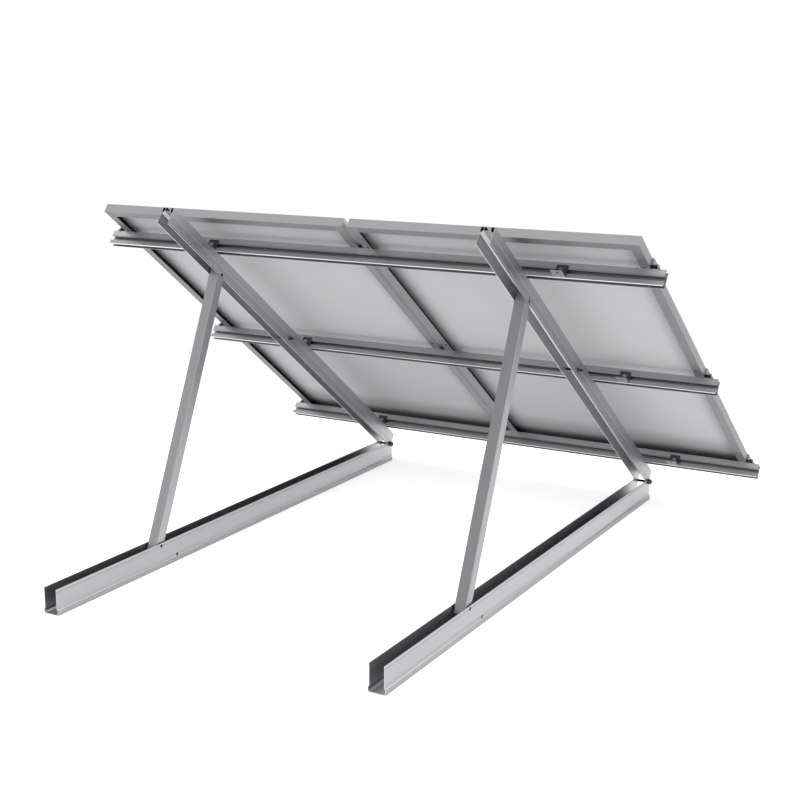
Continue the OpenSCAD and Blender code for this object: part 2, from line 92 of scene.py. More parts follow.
LEG_TOP = middle("leg_top_bolts")
LEG_LEAN = math.atan2(LEG_TOP.y - LEG_FOOT.y, LEG_TOP.z - LEG_FOOT.z)


def slope_place(x, a, b):
    """Matrix of the slope's axes at a point: X, down the slope, out of the panels."""
    turn = Matrix.Rotation(-SLOPE, 4, "X")
    return Matrix.Translation(Vector((0, PIVOT.y, PIVOT.z))) @ turn @ Matrix.Translation(Vector((x, a, b)))


def cross_place(x, y, z, way=1):
    """Matrix that puts local Z along X, or against it where way is -1, starting at a point."""
    along = Vector((way, 0, 0))
    side = Vector((0, 0, 1)).cross(along)
    turn = Matrix((side, along.cross(side), along)).transposed().to_4x4()
    return Matrix.Translation(Vector((x, y, z))) @ turn


# Painted shade on the sides of a panel frame, by facing: how much darker its back flange and its right side are
# painted
FRAME_SIDE_SHADES = ((2, -2, -0.9, 0.64), (0, 0.9, 2, 0.8))

# Painted shade inside a hole: how dark its bore is painted
HOLE_SHADE = 0.03

# Colour of the background
WHITE = (1, 1, 1, 1)

# Glass over the panels' fronts
GLASS = {"Coat Weight": 1.0, "Coat Roughness": 0.06, "Coat IOR": 1.5}


# Shader expressions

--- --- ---

■ **Required work**
Beginning at the top of the data, please return every line until and including the line containing "return Matrix.Translation(Vector((0, PIVOT.y, PIVOT.z)))", copied exactly, and nothing past it.

■ **Answer in full**
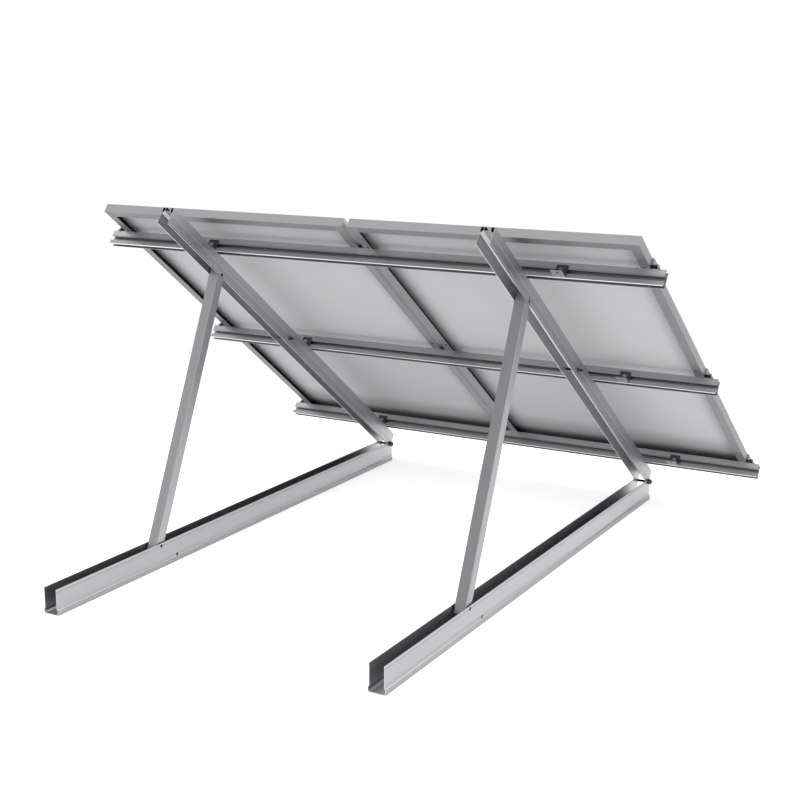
Continue the OpenSCAD and Blender code for this object: part 2, from line 92 of scene.py. More parts follow.
LEG_TOP = middle("leg_top_bolts")
LEG_LEAN = math.atan2(LEG_TOP.y - LEG_FOOT.y, LEG_TOP.z - LEG_FOOT.z)


def slope_place(x, a, b):
    """Matrix of the slope's axes at a point: X, down the slope, out of the panels."""
    turn = Matrix.Rotation(-SLOPE, 4, "X")
    return Matrix.Translation(Vector((0, PIVOT.y, PIVOT.z))) @ turn @ Matrix.Translation(Vector((x, a, b)))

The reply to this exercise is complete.